Right now, the best technique is to pick the “slices” that seem to be the “most different” and plot them in an N-dimensional space, one axis for each slice. Then twist and turn the N-dimensional object and look for the “pointy bits.” It’s hard to explain even in jargon, much less layman’s terms. The software for this is still only suited for operation by highly-trained specialists. It would be possible for an astronaut to operate this, but he would need to be a scientist, not a pilot (i.e., a mission specialist).

For more info on hyperspectral imaging, look here.

To clarify, it’s the detectors which are massive, not the neutrinos. But depending on your design, you can use water for most of your detector mass, so for a well-populated ship with a large resevoir of reserve water, you might want to go ahead and put a few photomultiplier tubes in your tank to make a neutrino detector. A neutrino detector would be of limited usefulness for exploring uninhabited worlds, but of great value if you think you might meet anything intelligent: A nuclear reactor will show up easily on a neutrino detector, which would let you roughly gauge the technology level of the civilizations you meet.

I can’t imagine what use a gravitational wave detector would be, but they’re cheap enough (once you have easy access to space, which a starship presumes) that you might as well bring one along. It can’t hurt, and if nothing else, you could triangulate with Earthly gravitational wave detectors to find distances to sources.

While we’re at it, differential gravitometers would also be useful, for detecting masses. And along the same lines, magnetometers and electrometers.

And further while we’re at it, we’ll want clones of the Hubble, MAP, Chandra, Webb, Hipparcos, Compton, and pretty much every other science satellite or probe we’ve ever launched or will launch. All of them added together would still be much less massive than a full-blown starship. These are all in essence telescopes; spectrometers of variious sorts are common instruments to use with a telescope.

For active sensors, I don’t think that anything but radar or lidar has long enough range to be interesting. We’ll surely have things like MRIs aboard, but in the labs, for analyzing samples brought on board.

Do you think it would be a good idea to bring along a “whisker”? A small, unmanned probe with its own drive that could fly out if you wanted good interferometry. It could act as an external sensor for inspecting your hull, too.

Something that occured to me in reading over this thread is that a laser might come in handy for taking temperature readings of specific points on objects. IRRC, thermal imaging is good for giving one an overall picture of how warm something is, but if you’re trying to pin down the temp at a specific point in the object, you hit it with a laser. (I know that the fairly inexpensive models are set up like this. It might be because it’s cheaper to do it that way than to use a better thermal imaging unit.)

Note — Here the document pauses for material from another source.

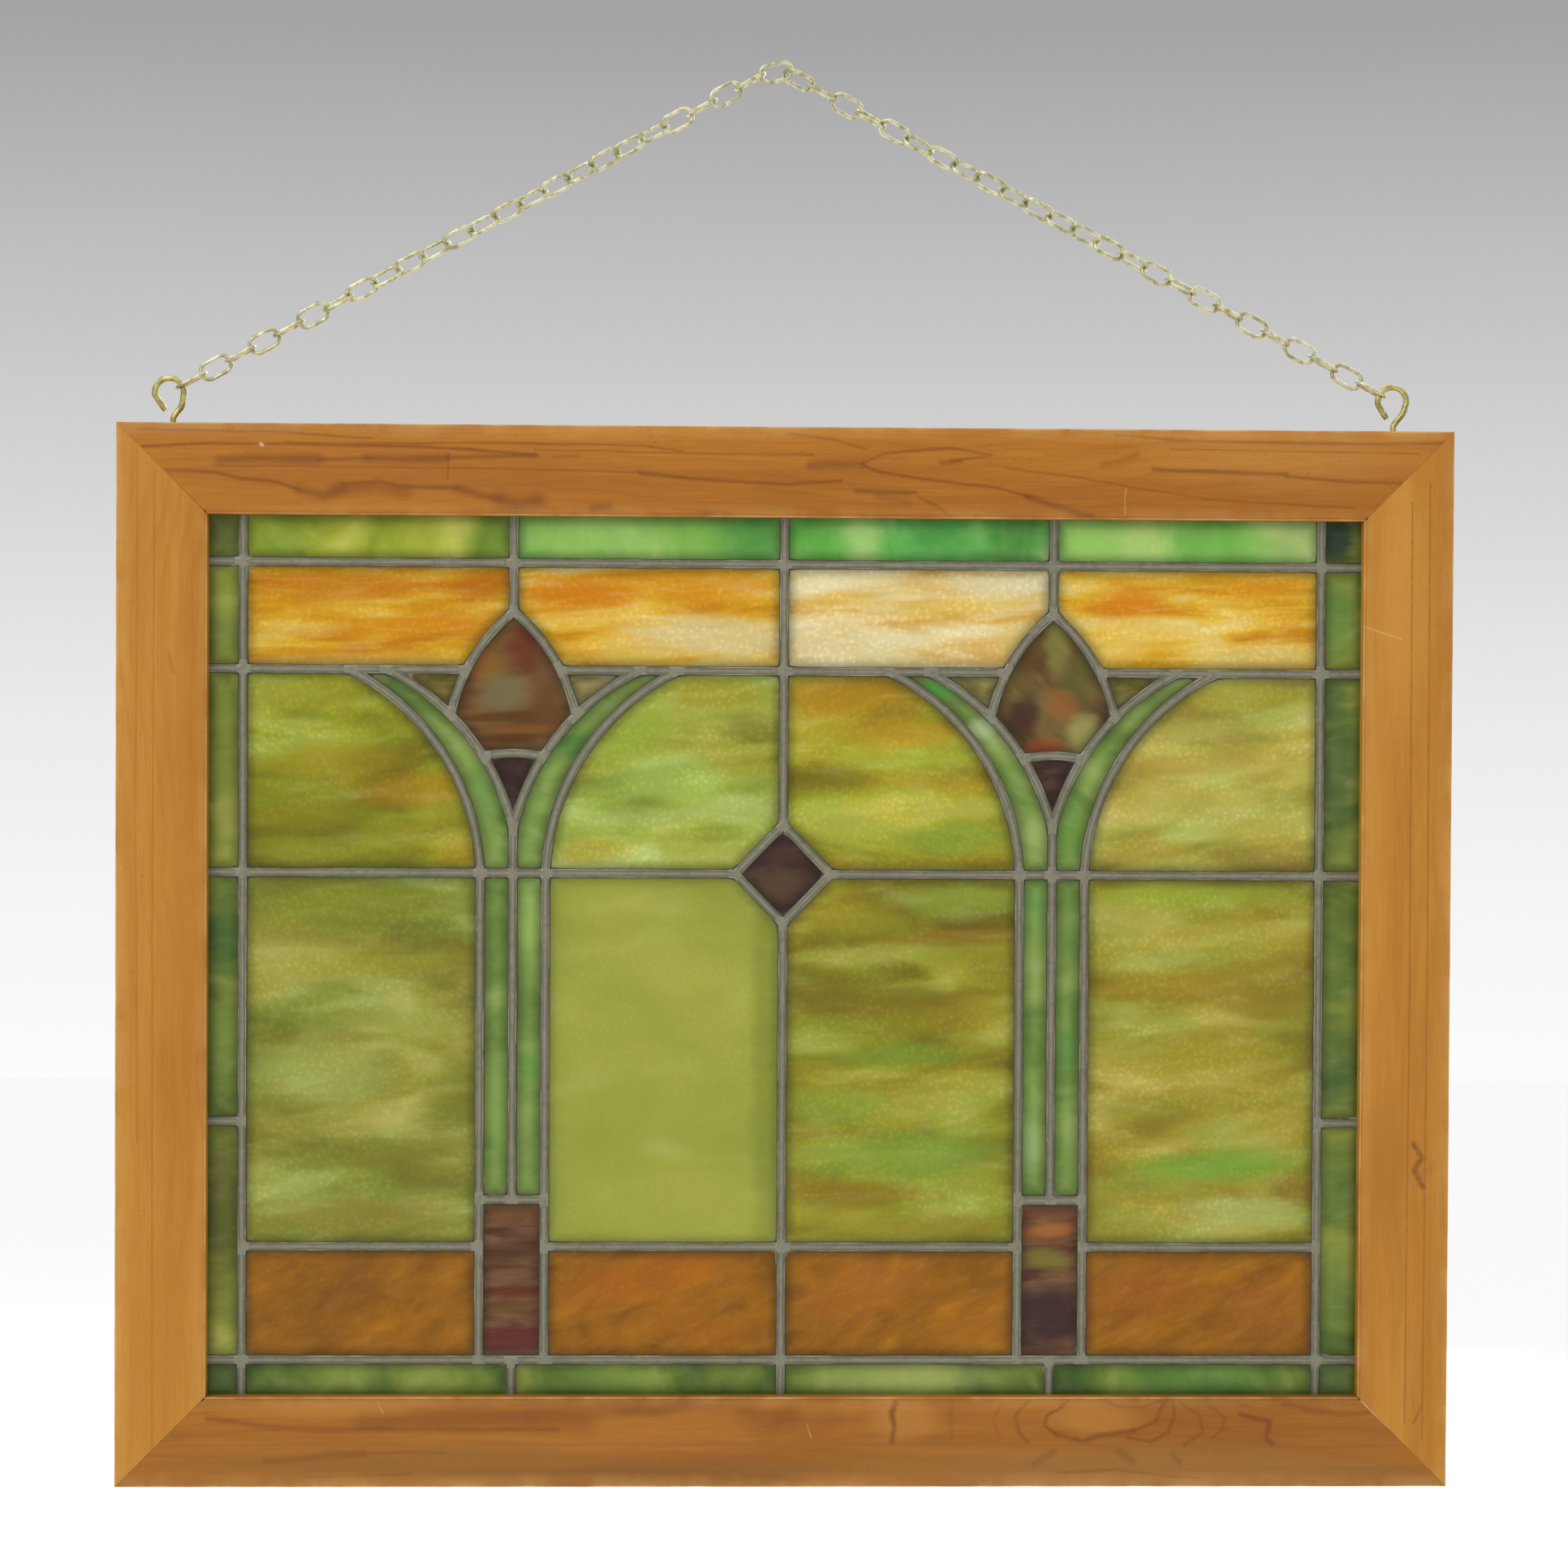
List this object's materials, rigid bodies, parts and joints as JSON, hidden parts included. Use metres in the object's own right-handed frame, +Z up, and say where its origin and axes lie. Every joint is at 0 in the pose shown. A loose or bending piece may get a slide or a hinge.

Chronos, what about the reactor on the ship carrying the neutrino detector? Obviously it would be impossible to shield your reactor enough to prevent the neutrinos from escaping, so could you expect your reactor to emit a certain amount of neutrinos at all times? Otherwise, I’d think that you’d have a hard time telling if it was your reactor or someone elses causing the sudden spike in neutrinos.

One way to detect dust and dim objects in a volume of space involves a small moon and a large nuclear device;

detonate the device behind the moon from your point of view and you will get a flashbulb type snapshot of all the material in the immediate area;

when you think about it, any active sensor would need to use a similar amount of energy to get an image of similar resolution tothat given by a flashbulb-nuke device.
(originally proposed by Arthur Clarke, I believe).

I’m posting this link to give an idea of some of the sensors and sampling equipment that will be expected to be carried on a ship in the Interplanetary age; these X-project people are planning it for real over at JPL and Arizona ; I just hope they get the money one day.

http://www.lpl.arizona.edu/grad/teamX/missions/

extracted from this website;
Sensors and other equipment; (some categories may overlap)
Hi res Cameras with multiple filter options
Near-and Thermal-infrared imager
laser altimeter
Gamma ray spectrometer
Panoramic/stereoscopic cameras
Mini Thermal Emission Spectrometer
Visible and Infrared Mapping Spectrometer (VIMS)
Mossbauer spectrometer
Microscopic imager
Rock abrasion tool
APXS alpha particle X-ray spectrometer
imaging spectrometer/spectrographs for UV, visual, IR, and thermal IR
mass spectrometer
Visible, near and thermal IR spectrometry
gas chromatograph
Sample return and analysis;
MVACS package; developed for use on mars, it includes meteorological equipment, stereo imaging equipment and a TEGA thermal and evolved gas analyser;
imager/radar system to detect small asteroids (meteoroids)
seismic probes and penetrators/seismic net
Sample Collection/Water Detection Experiment
Soil Thermal Experiment
Atmospheric Descent Accelerometer
Impact Accelerometer
magnetometer, coils and electrodes for
electromagnetic sounding
gravitometer
Radio science instruments
Radar mapping equipment
steroscopic mapping cameras
dust detectors
Plume sampler

What kind of sensor would one need if one wanted to test for the presence of molecular oxygen from orbit, or from even fom beyond the star system.

I ask this because life is the only known method of natural large scale oxygen production.

A spectrometer. IIRC, Cassini did this on it’s swing by earth.

Re: triangulation - Unless your ship is really big and the equipment really small and cheap, I think you’re unlikely to want to do that. Much easier to wait a while while the ship moves, then capture a 2nd set of data.